Over the past couple of decades, a lot of safety improvements have been put into place that we all believed would cut down on serious and deadly traffic accidents. Better safety features and improved crash technology in vehicles, along with better road design seemed to be having a profound effect -- starting in 1999, the nationwide rate of fatal accidents began to drop, reaching an historic low in 2011.

Unfortunately, last year the fatal accident rates rose for the first time since 2005, both in California and nationwide. Preliminary numbers from the National Highway Traffic Safety Administration showed that U.S. traffic deaths were up by 7.1 percent in the first nine months of 2012. The nonprofit National Safety Council's full-year estimates showed the fatal accident rate up by only 5 percent nationwide and 7 percent in California, but any of these estimates would be bad news.
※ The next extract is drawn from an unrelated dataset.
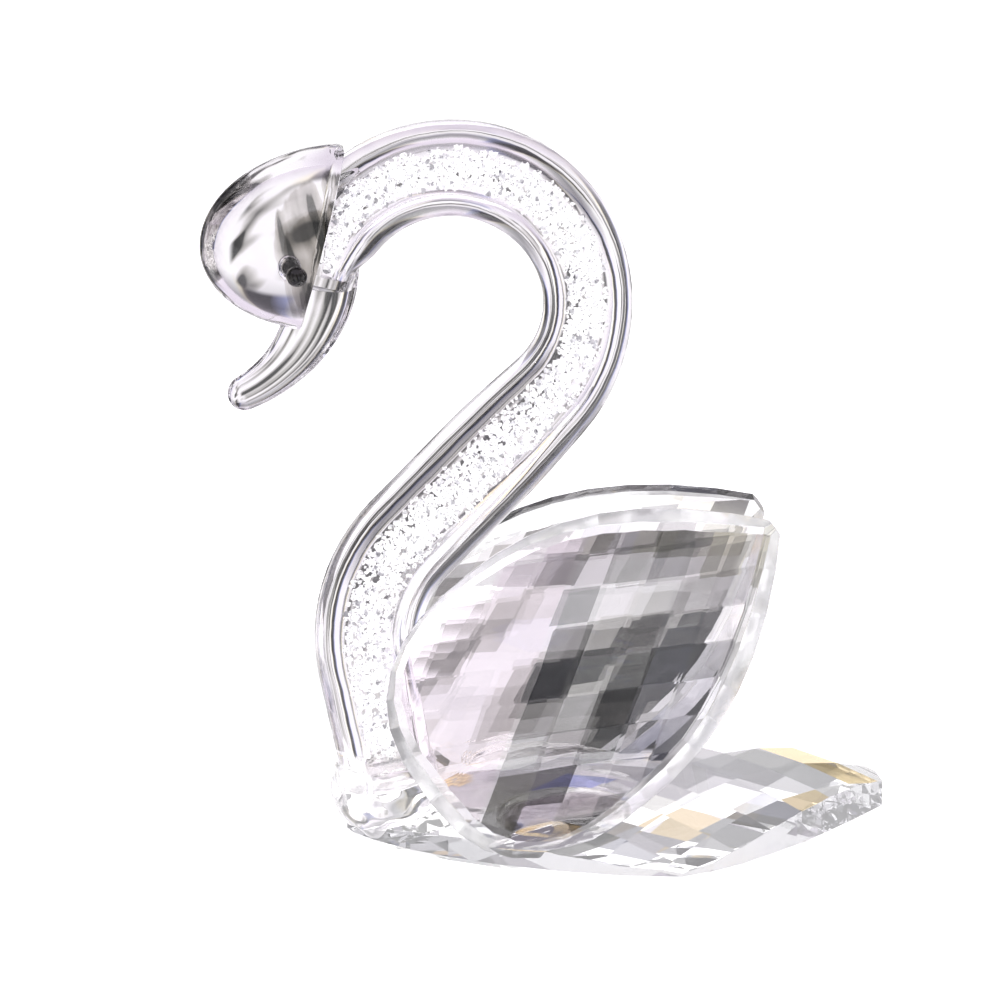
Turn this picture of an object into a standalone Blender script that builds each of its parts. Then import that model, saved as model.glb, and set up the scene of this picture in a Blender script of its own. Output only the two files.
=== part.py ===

An estimated 36,200 people were killed in U.S. traffic accidents last year.

What explains this sudden reversal? The NSC's three main suspects are 1) a substantial increase in total miles driven, 2) the continual proliferation of texting and cell phone use while driving, and 3) a failure of law enforcement to crack down on speeding.

The largest portion of the increase can be explained by that increase in the number of miles Americans spent driving, said the NSC's president. 2012's mild winter, combined with some improvement in the overall economy, are the likely reasons more drivers were on the road. The higher the number of miles driven, the greater the likelihood of crashes.

NHTSA estimates that around 18 percent of all traffic accidents with injuries are caused by distracted driving. According to the NSC, approximately a third of fatal accidents involved speeding. Both need to be addressed, but the NSC's president is concerned about the dwindling resources available for speed enforcement. When funds become available, many state and local governments tend to prioritize violent crime policing instead of traffic enforcement, he says.

The NSC also estimated the total amount of money lost to motor vehicle accidents with property damage, injuries or deaths in 2012. The result was a staggering $276.6 billion.

Fatal accidents cost far more than money, of course. To those who lose loved ones in motor vehicle accidents, safety initiatives and government statistics don't mean very much. Each individual lost to a fatal wreck is an irretrievable loss to the survivors.